Charge carrier lifetime, another crucial factor in photocatalysis, dictates how long excited electrons and holes remain available for redox reactions. Recurrent neural networks and graph neural networks process time-dependent electronic structure data to model recombination rates. These architectures account for defect states, dopant interactions, and interfacial effects that influence charge separation. Training datasets incorporate transient absorption spectroscopy results and first-principles calculations to capture dynamic behavior. Models predicting carrier lifetimes in metal sulfides, for example, have guided the selection of dopants that extend lifetimes by over 200%, enhancing photocatalytic efficiency.

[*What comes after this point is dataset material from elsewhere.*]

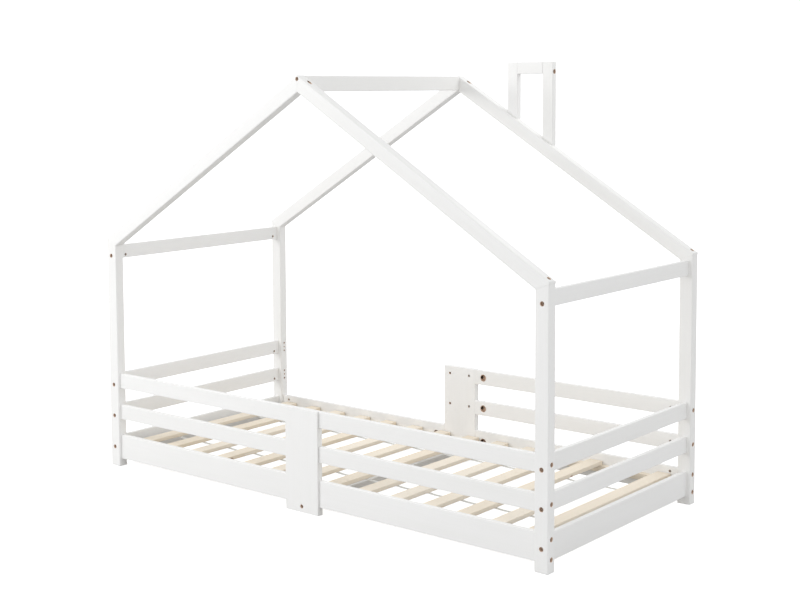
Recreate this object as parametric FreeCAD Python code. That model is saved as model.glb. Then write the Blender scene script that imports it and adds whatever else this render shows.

Surface reactivity governs the interaction between photocatalysts and reactant molecules, such as water or carbon dioxide. Convolutional neural networks analyze surface atomic arrangements and adsorption energies to predict active sites for catalytic reactions. Attention mechanisms within these networks highlight critical surface features, such as oxygen vacancies or exposed metal centers, that facilitate proton reduction or oxidation. High-throughput screening pipelines evaluate millions of potential surface configurations, prioritizing materials with optimal binding energies for intermediate species. AI-identified cobalt-doped titanium dioxide surfaces exhibit 50% higher CO2 reduction activity than undoped counterparts, validated by experimental testing.

Specialized neural network architectures enhance photocatalytic property prediction by handling complex material representations. Crystal graph convolutional networks encode periodic structures as graphs, capturing long-range interactions and symmetry operations inherent in crystalline solids. These models outperform traditional descriptors in predicting photocatalytic hydrogen evolution rates by explicitly modeling 3D atomic environments. Similarly, transformer-based architectures process sequential data from density functional theory calculations, learning attention patterns that correlate electronic structure with catalytic activity. A transformer model trained on metal-organic frameworks identified nickel-based nodes as highly active for water splitting, later confirmed through electrochemical measurements.

High-throughput virtual screening pipelines integrate these AI models into multi-stage workflows. Initial filters apply simple heuristic rules, such as band gap thresholds, to narrow candidate pools. Subsequent stages employ increasingly sophisticated models to evaluate charge transport and surface kinetics. Automated pipelines have screened over 100,000 hypothetical materials in days, identifying dozens with predicted photocatalytic efficiencies exceeding known benchmarks. One pipeline discovered a previously overlooked bismuth vanadate variant with a 2.4 eV band gap and exceptional hole mobility, which demonstrated 20% higher oxygen evolution activity than commercial samples.

Experimental validations underscore the reliability of AI predictions in photocatalyst discovery. Machine learning-guided synthesis of carbon nitride polymers yielded materials with tunable band gaps between 2.2 and 2.8 eV, matching predicted values within 0.1 eV. These polymers achieved hydrogen production rates of 5000 µmol/g/h under visible light, outperforming conventionally optimized counterparts. Another study used AI to design zinc germanium oxynitride solid solutions, predicting optimal compositions for visible-light absorption. Synthesized samples exhibited water splitting activity consistent with forecasts, achieving quantum efficiencies above 5% at 420 nm.

AI also addresses challenges in stability and scalability by predicting degradation pathways and synthetic feasibility. Reinforcement learning algorithms optimize synthesis parameters to balance photocatalytic activity with durability under operating conditions. Models trained on hydrothermal stability data identified zirconium-based frameworks resistant to phase separation during prolonged irradiation. Transfer learning techniques adapt predictions from small experimental datasets to unexplored material classes, reducing the need for exhaustive training data.

The integration of AI with robotic synthesis platforms closes the loop between prediction and validation. Autonomous laboratories equipped with machine learning controllers iteratively refine photocatalytic compositions based on real-time characterization feedback. Such systems have optimized copper-indium sulfide quantum dots for solar hydrogen generation in under 50 iterations, achieving record turnover frequencies. Continuous learning updates models with new experimental results, creating a self-improving discovery cycle.

Future advancements will focus on interpretable AI models that provide physical insights alongside predictions. Explainable neural networks reveal structure-property relationships, guiding human intuition in photocatalyst design. Combined with multi-objective optimization, these tools will accelerate the development of nanomaterials for solar fuel production, environmental remediation, and sustainable chemistry. The synergy between artificial intelligence and experimental science promises to unlock photocatalytic materials with unprecedented efficiency and specificity.